Address Client Issues:
- Restart or fix any unresponsive or slow clients causing the high pending bytes.
- Optimize client applications to process messages more efficiently.
Scale NATS Infrastructure:
- Add more NATS server instances or increase resources (CPU, memory) for existing servers.
- Consider implementing clustering for better load distribution.
Optimize Message Flow:
- Reduce the volume of messages published to NATS if unnecessary or redundant data is being sent.
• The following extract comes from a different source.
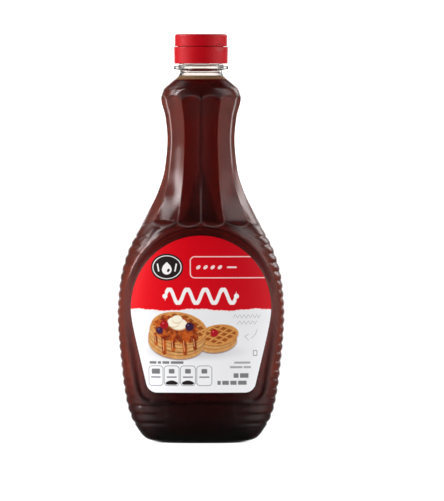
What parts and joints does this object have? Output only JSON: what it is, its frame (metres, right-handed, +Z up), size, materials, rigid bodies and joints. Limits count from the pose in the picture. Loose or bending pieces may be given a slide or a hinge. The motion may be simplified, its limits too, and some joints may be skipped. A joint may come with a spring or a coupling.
{
  "type": "syrup bottle",
  "caption": "Clear squeeze bottle of dark pancake syrup with a fluted neck, ribbed grip edges, arched label panels and a red hinged flip-top cap.",
  "frame": {"origin": "middle of the bottle's foot, on the plane it stands on", "axes": "+Z up the bottle to its cap, -Y out of the front label, +X to the right of someone looking at the front"},
  "size_m": [0.1008, 0.0632, 0.2449],
  "materials": {
    "clear_plastic": "clear blow-moulded plastic, glossy",
    "syrup": "dark maroon syrup, nearly opaque in the body, red-brown where thin",
    "front_label": "printed film in red and white, satin",
    "back_label": "printed film in white with a red band, satin",
    "cap_plastic": "moulded red plastic, satin"
  },
  "bodies": {
    "bottle": {"bottle": "clear_plastic", "syrup": "syrup", "front_label": "front_label", "back_label": "back_label", "cap_base": "cap_plastic"},
    "lid": {"flip_lid": "cap_plastic"}
  },
  "joints": [
    {"name": "lid_hinge", "type": "hinge", "parent": "bottle", "child": "lid", "pos_m": [-0.01181, 0.01181, 0.23745], "axis": [-0.7071, -0.7071, 0], "range_deg": [0, 120]}
  ]
}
- Adjust NATS server and client configuration settings, such as buffer sizes, to better handle the message load.
Network Improvements:
- Investigate and resolve any network-related issues, such as high latency or packet loss, between the NATS server and clients.
Clear Message Backlog:
- If safe, purge undelivered messages for non-critical topics or queues to reduce pending bytes.

Preventative Measures #

Implement proactive monitoring for NATS metrics such as pending bytes, message rates, and resource utilization.
Establish alert thresholds and response plans tailored to your system’s load patterns.
Regularly test and validate client and server configurations for optimal performance.
Ensure adequate resource allocation for NATS servers and clients based on anticipated workloads.